**TASK DIRECTIONS:**
Reproduce the lines from the one bearing "point.co = (*around(*inside(station, depth), SEAM_ANGLE), 1)" through the one bearing "before = set(bpy.data.objects)", inclusive. Copy them exactly; include no other line.

**DATASET CONTENT:**

────────

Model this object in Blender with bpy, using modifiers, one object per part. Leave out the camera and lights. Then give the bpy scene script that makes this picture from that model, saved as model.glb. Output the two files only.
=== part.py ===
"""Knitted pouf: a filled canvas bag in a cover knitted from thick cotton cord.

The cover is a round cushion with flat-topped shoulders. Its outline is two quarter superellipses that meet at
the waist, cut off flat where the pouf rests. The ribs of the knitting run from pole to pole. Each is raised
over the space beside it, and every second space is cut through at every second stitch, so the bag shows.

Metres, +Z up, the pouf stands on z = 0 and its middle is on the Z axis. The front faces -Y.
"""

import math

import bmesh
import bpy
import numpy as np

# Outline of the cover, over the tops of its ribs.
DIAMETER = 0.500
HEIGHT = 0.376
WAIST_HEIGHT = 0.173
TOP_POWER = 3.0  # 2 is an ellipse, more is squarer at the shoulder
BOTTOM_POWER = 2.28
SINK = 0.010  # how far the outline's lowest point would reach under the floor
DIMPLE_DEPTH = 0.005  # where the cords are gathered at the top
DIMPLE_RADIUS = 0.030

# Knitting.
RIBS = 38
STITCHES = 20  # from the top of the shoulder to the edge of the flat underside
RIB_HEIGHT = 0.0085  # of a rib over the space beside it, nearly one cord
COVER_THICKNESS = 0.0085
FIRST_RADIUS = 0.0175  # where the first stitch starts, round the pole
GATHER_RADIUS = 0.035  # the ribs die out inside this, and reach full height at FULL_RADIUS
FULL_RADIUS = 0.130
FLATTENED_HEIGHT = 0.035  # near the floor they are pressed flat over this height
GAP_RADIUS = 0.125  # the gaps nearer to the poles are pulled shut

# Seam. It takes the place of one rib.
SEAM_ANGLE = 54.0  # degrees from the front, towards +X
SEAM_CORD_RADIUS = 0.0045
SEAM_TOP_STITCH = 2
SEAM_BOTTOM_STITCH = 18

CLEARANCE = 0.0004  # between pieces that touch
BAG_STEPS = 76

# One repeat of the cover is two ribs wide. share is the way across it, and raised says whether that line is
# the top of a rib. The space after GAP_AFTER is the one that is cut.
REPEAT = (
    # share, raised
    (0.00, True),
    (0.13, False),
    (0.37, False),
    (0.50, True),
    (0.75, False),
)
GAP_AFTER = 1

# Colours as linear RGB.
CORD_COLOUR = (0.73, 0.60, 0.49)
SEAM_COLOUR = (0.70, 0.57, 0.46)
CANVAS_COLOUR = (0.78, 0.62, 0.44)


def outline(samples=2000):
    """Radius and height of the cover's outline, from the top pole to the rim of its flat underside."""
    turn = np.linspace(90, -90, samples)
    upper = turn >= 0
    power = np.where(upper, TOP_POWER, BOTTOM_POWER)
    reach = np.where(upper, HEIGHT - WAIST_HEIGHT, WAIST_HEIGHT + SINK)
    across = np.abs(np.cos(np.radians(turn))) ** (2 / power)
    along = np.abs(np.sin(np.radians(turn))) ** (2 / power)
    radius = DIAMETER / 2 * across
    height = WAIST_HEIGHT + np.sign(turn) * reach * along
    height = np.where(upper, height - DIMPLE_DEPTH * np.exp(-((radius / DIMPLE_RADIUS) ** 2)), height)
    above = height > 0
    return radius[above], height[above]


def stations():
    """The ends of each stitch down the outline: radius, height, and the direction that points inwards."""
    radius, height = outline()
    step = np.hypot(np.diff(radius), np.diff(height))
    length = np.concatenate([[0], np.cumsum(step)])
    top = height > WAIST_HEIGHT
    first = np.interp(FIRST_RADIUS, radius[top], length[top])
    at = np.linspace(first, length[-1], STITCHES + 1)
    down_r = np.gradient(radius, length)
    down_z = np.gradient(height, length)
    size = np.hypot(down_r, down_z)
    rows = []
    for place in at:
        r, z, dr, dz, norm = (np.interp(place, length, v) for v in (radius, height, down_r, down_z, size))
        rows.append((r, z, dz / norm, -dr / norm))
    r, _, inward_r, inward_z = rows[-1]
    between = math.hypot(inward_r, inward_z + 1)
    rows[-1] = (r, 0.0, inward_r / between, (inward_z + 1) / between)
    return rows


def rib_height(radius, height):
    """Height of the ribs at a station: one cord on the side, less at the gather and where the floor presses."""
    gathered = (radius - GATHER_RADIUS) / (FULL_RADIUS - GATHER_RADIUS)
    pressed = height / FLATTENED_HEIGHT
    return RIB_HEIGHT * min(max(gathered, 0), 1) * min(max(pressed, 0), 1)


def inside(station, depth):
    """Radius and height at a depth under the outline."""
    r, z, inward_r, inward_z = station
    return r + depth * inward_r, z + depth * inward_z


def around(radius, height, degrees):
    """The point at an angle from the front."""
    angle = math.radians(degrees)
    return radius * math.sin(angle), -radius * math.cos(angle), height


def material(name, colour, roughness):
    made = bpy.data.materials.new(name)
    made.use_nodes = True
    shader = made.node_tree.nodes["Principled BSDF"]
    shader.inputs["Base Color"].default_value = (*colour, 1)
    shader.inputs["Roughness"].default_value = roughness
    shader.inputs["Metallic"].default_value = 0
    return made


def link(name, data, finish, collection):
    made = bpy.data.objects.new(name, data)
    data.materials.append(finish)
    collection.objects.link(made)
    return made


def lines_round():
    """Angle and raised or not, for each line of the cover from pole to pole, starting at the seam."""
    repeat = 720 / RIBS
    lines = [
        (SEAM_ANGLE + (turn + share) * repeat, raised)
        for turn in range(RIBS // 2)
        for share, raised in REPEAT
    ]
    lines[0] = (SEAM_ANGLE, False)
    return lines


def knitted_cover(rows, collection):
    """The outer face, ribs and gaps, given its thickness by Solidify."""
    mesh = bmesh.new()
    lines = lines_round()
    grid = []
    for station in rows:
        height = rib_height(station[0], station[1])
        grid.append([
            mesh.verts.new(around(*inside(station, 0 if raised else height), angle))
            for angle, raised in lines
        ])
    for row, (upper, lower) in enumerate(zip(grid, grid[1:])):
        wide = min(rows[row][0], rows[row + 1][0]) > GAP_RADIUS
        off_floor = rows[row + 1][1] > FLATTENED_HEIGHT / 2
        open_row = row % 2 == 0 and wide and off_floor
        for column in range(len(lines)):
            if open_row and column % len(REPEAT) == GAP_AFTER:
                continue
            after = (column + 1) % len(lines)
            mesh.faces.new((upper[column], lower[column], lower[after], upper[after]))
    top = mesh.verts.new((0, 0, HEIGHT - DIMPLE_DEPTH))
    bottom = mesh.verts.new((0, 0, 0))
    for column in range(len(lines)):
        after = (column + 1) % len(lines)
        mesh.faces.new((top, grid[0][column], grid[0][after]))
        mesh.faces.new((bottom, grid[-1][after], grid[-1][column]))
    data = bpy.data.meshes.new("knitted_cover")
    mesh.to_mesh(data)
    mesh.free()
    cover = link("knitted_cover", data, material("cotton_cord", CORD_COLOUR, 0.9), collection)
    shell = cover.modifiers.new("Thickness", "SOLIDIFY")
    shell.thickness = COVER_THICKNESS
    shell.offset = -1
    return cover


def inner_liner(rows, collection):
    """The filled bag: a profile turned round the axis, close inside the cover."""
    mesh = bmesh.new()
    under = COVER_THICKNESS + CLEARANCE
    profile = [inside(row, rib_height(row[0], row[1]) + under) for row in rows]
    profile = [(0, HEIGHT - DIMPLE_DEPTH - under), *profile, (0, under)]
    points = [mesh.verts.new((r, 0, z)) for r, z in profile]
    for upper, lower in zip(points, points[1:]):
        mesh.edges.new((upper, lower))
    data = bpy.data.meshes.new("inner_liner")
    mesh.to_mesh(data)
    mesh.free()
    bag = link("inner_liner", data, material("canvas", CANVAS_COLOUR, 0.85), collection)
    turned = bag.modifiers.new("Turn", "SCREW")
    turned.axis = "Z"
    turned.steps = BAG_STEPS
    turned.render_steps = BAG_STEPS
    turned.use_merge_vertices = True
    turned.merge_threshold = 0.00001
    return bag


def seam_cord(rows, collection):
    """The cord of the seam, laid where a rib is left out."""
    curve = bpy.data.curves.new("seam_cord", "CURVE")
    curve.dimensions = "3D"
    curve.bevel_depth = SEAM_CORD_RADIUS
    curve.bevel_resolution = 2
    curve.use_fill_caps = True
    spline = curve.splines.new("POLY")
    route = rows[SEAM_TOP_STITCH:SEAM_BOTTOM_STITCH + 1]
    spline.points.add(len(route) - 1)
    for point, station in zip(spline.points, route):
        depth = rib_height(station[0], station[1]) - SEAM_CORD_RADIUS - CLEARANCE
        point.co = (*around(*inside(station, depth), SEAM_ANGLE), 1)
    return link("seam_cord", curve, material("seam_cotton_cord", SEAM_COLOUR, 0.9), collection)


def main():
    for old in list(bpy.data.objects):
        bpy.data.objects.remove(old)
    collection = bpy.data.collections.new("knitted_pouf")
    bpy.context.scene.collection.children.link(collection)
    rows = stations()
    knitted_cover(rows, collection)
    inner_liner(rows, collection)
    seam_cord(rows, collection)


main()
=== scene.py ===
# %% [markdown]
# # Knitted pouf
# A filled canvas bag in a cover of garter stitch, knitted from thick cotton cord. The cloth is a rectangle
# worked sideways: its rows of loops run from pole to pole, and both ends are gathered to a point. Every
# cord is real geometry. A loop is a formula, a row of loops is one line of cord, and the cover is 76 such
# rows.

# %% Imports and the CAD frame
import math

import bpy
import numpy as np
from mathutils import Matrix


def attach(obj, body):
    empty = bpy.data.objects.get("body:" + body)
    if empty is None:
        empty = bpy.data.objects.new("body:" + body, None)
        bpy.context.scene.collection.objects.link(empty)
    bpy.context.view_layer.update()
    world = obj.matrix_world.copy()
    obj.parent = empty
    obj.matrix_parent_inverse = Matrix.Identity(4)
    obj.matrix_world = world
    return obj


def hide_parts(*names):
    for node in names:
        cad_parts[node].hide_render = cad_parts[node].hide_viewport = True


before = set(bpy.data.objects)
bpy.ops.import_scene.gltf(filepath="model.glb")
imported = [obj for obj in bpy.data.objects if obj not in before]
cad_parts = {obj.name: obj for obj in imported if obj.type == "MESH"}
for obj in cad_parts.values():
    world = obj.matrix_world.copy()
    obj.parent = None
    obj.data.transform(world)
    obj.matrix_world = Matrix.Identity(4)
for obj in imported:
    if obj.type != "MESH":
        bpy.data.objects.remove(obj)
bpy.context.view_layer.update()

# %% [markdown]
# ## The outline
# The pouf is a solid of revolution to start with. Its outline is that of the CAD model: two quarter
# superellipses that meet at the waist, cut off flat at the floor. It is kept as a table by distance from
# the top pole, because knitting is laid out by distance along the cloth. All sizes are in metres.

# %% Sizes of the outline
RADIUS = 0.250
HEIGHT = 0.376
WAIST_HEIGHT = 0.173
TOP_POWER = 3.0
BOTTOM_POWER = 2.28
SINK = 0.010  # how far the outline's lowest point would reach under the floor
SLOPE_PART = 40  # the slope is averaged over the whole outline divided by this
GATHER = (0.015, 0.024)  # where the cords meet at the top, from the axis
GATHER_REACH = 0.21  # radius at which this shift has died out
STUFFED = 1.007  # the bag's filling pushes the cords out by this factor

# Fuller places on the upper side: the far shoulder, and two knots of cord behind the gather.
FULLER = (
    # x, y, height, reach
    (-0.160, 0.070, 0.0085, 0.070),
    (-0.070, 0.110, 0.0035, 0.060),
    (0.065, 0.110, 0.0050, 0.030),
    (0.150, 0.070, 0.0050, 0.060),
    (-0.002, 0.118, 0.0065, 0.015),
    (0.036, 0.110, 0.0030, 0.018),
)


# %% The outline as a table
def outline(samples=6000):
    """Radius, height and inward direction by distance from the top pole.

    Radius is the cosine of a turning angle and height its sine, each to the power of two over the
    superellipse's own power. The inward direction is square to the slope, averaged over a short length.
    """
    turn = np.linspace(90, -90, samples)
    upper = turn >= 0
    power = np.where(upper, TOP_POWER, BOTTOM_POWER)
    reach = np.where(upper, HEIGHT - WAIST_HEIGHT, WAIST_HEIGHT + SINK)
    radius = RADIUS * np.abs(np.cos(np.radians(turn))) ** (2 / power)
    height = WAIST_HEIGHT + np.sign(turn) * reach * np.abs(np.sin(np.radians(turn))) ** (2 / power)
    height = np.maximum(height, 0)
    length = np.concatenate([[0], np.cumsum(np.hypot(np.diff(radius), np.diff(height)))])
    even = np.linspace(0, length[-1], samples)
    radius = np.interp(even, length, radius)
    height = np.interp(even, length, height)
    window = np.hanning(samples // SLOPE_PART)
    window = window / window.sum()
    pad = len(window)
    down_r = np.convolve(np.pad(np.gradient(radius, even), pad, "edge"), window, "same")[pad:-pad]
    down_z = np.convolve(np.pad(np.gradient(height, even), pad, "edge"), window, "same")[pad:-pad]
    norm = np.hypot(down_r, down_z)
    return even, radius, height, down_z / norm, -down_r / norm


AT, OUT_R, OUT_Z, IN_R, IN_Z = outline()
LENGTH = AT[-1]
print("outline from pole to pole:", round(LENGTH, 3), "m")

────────

**CORRECT RESPONSE:**
        point.co = (*around(*inside(station, depth), SEAM_ANGLE), 1)
    return link("seam_cord", curve, material("seam_cotton_cord", SEAM_COLOUR, 0.9), collection)


def main():
    for old in list(bpy.data.objects):
        bpy.data.objects.remove(old)
    collection = bpy.data.collections.new("knitted_pouf")
    bpy.context.scene.collection.children.link(collection)
    rows = stations()
    knitted_cover(rows, collection)
    inner_liner(rows, collection)
    seam_cord(rows, collection)


main()
=== scene.py ===
# %% [markdown]
# # Knitted pouf
# A filled canvas bag in a cover of garter stitch, knitted from thick cotton cord. The cloth is a rectangle
# worked sideways: its rows of loops run from pole to pole, and both ends are gathered to a point. Every
# cord is real geometry. A loop is a formula, a row of loops is one line of cord, and the cover is 76 such
# rows.

# %% Imports and the CAD frame
import math

import bpy
import numpy as np
from mathutils import Matrix


def attach(obj, body):
    empty = bpy.data.objects.get("body:" + body)
    if empty is None:
        empty = bpy.data.objects.new("body:" + body, None)
        bpy.context.scene.collection.objects.link(empty)
    bpy.context.view_layer.update()
    world = obj.matrix_world.copy()
    obj.parent = empty
    obj.matrix_parent_inverse = Matrix.Identity(4)
    obj.matrix_world = world
    return obj


def hide_parts(*names):
    for node in names:
        cad_parts[node].hide_render = cad_parts[node].hide_viewport = True


before = set(bpy.data.objects)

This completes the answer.